Murphy: Not to go all MMA hipster on this, but my favorite Nurmagomedov memory was talking to him backstage at WSOF 20 in 2015. At the time, Nurmagomedov was scheduled to face Donald Cerrone at UFC 187 — a bout from which Nurmagomedov later withdrew. He was at Foxwoods in Connecticut to corner Islam Mamedov on the undercard. I approached Nurmagomedov to ask for an interview. While happy, polite and clearly willing to accommodate, his attention — and enthusiasm — remained toward his teammate. We waited outside the open-door warmup and watched Mamedov go through the paces. My Russian is rusty, but much of the conversation between Nurmagomedov and Mamedov appeared focused on mentality and staying loose. It was Mamedov’s first fight on foreign soil, and he seemed nervous. It was my first time seeing Nurmagomedov as a coach, and he clearly had a knack for it. Whatever he said worked — Mamedov won by first-round TKO.

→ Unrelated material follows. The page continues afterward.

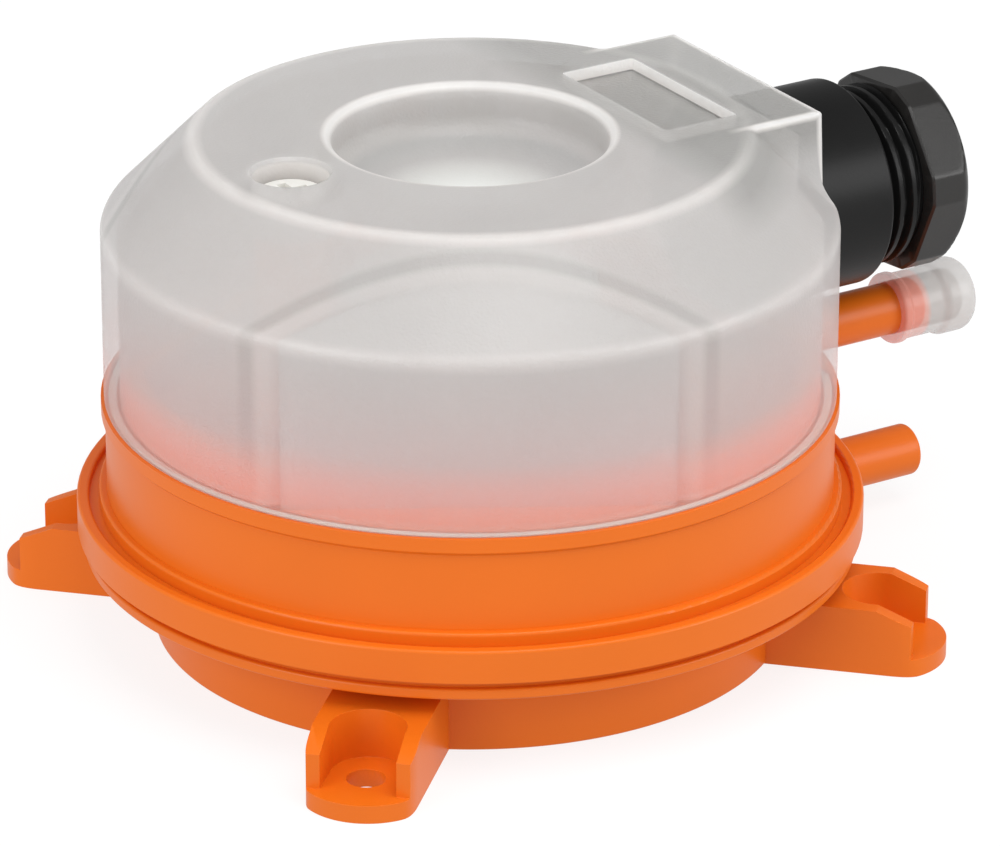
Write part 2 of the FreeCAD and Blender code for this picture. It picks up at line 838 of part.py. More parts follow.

Nurmagomedov came out and chatted with us for 7 minutes or so before walkouts. He was generous with his time, and it was a “good get” early in my MMA reporting career. Now Nurmagomedov’s coaching acumen is growing more widely appreciated as he closes the fighting chapter of his life. In hindsight, it was a neat privilege to get a glimpse of that passion years ahead of most.